Pollution blunts scent of spring
Scientists say the sweet smell of spring given off by flowers in bloom is being blunted by pollutants from power plants and automobiles. Scent molecules produced by flowers quickly bond with pollutants such as ozone, which destroys the floral aroma. As a result, floral smells that wafted up to 4,000 feet in the wind from their source in the 1800s today travel less than 1,000 feet. The loss could be impacting pollinators such as bees, which rely partly on the sweet smells to locate nectar-laden flowers.
Easter: Where science (almost) meets religion
Easter — the Christian celebration of the day Jesus rose from the dead — is a movable feast. In other words, it is not fixed to a specific day of the Gregorian calendar but rather is pegged to the first full moon that occurs after the vernal, or spring, equinox. That's why Easter Sunday, a favorite spring holiday, occurs anywhere between March 22 and April 25. One point of contention is the church's fixing of the equinox to March 21 even though, astronomically speaking, spring officially starts no later than March 20, at European longitudes, between the years 2008 and 2101. As a result, astronomers would set Easter on March 28 in the year 2038, following the March 21 full moon, but the church sets that year's Easter on April 25 instead.
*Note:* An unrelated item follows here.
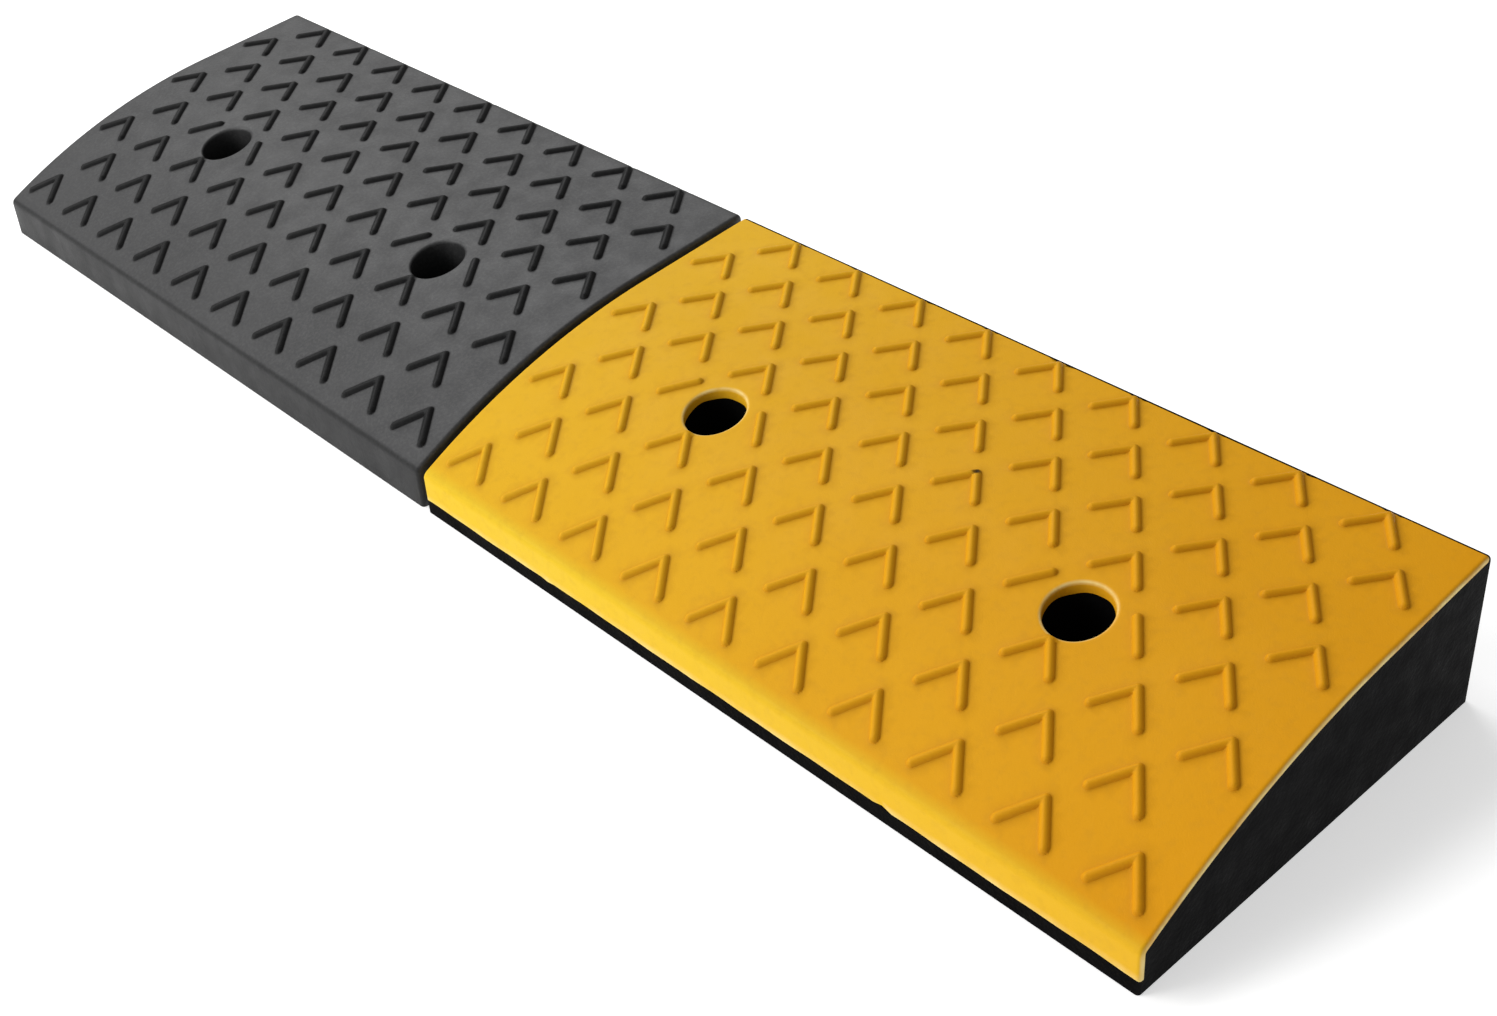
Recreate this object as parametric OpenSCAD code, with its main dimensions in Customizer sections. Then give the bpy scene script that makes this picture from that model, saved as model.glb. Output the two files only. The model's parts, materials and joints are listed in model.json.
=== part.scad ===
// Two-module rubber kerb ramp: one black module, one yellow-faced module.
// X runs along the kerb, Y from the front lip to the kerb, Z up.
// The origin is on the ground, in the middle of the pair.

/* [Module] */
// Length of one module along the kerb
module_l = 500; // [450:5:600]
// Depth of a module from its front lip to its back face
module_w = 250; // [245:1:265]
// Height of the smooth running surface at the back face
back_h = 88; // [85:1:105]
// Radius of the curved part of the running surface
crown_r = 430; // [420:5:480]
// Length of the flatter strip behind the curve, measured from the back face
top_run = 85; // [75:1:90]
// Slope of that flatter strip
top_slope = 6.3; // [5:0.1:8]
// Rounding of the front lip's upper corner
lip_r = 5; // [3:0.5:6]
// Rounding of the back upper corner
back_r = 4; // [2:0.5:5]
// Gap between the two modules as they lie
module_gap = 5; // [2:0.5:10]

/* [Yellow skin] */
// Thickness of the yellow skin on the black core
skin_t = 3; // [2:0.5:4]
// Height of the bare black strip along the foot of the front lip
strip_h = 8; // [4:0.5:10]
// Width of the bare black edge behind the skin, along the back
back_strip = 3; // [2:0.5:3]
// How far the skin turns down into each bolt recess
collar_h = 6; // [5:0.5:10]

/* [Tread] */
// Pitch of the chevrons along the kerb
tread_pitch = 50; // [48:0.5:50]
// Pitch of the chevron rows up the slope
row_pitch = 30.6; // [30:0.1:30.6]
// Distance from the front lip to the tips of the first row
first_row = 29; // [28:0.5:29]
// Number of chevron rows
rows = 8; // [4:1:8]
// Number of chevrons in the longer rows
row_count = 10; // [6:2:10]
// Overall length of one arm of a chevron
arm_l = 26; // [20:0.5:28]
// Width of an arm
arm_w = 5; // [4:0.5:7]
// Height of the tread above the running surface
tread_h = 2.5; // [1.5:0.5:3]

/* [Bolt recesses] */
// Distance between a module's two bolt recesses
bolt_pitch = 250; // [200:5:260]
// Distance from the front lip to the recesses
bolt_y = 110; // [108:1:114]
// Diameter of a recess, for the bolt's head and a socket
recess_d = 34; // [30:1:36]
// Diameter of the hole for the bolt's shank
shank_d = 14; // [12:1:16]
// Height of the recess floor above the ground, at the top of the washer
floor_h = 20; // [15:1:25]
// Outer diameter of the steel washer moulded into the floor
washer_d = 44; // [40:1:48]
// Thickness of the washer
washer_t = 3; // [2:0.5:4]

/* [Underside] */
// Thickness of the outer walls round the pockets
wall_t = 16; // [12:1:20]
// Thickness of the ribs between pockets
rib_t = 12; // [8:1:14]
// Thickness of rubber over the pockets
roof_t = 18; // [15:1:22]
// Distance from the front lip to the first row of pockets
pocket_y = 44; // [40:1:50]
// Number of pockets along the module
pocket_cols = 6; // [4:1:8]
// Number of rows of pockets
pocket_rows = 3; // [2:1:4]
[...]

Spring means flood season in the lowlands
Skiers and other winter sports enthusiasts know spring as the time of year when snow turns slushy and sloppy. All that meltwater combined with spring rains brings a different threat to residents of the Midwest: spring floods. A potent combo of abundant snowmelt and torrential rains proved disastrous throughout the region in 2008, when swollen rivers topped their banks and breached levees. The floods swept over towns such as Poplar Bluff, Mo., shown here.
Spring's fertility brings on the allergies
Spring is the season of fertility. Birds lay eggs. Rabbits do what rabbits do best. And trees, flowers and grasses bud, blossom and bloom, sending out pollen in hopes of attracting a mate. That particular harbinger of spring can drive us crazy with sneezes, sniffles and sleepless nights of the unenviable kind. That's because pollen can cause an allergic reaction. The body goes on the attack with a vengeance by producing so-called histamines — chemicals that cause the telltale sneezes, sniffles, watery eyes and everything else that seems like a bad cold, but without the fever, aches and pains.
Periodical cicadas emerge en masse
Just about every year, somewhere, millions of bugs with beady red eyes emerge en masse after 13- or 17-year stints underground where they sucked sap from tree roots. The mass emergence kicks off the final month of the periodical cicadas' life. The nymphs transform into adults, create a cacophonous ruckus searching for a mate, reproduce and die. And since their groups, known as broods, are so large, they prove a feast for critters great and small. Squirrels, birds, dogs, cats and even some humans consider them a protein-rich snack.
Time for bikinis and poor male decisions
The sight of scantily clad women, according to rigorous scientific research, causes men to behave poorly, especially when it comes to financial decisions. In one set of experiments, for example, men who watched videos of bikini-clad women running through a park settled for less money in a negotiation than men who watched videos of men running through a landscape. Since spring time - and spring break - is the start of bikini season, men might want to be aware of the toll the bikini factor can have on their bank account.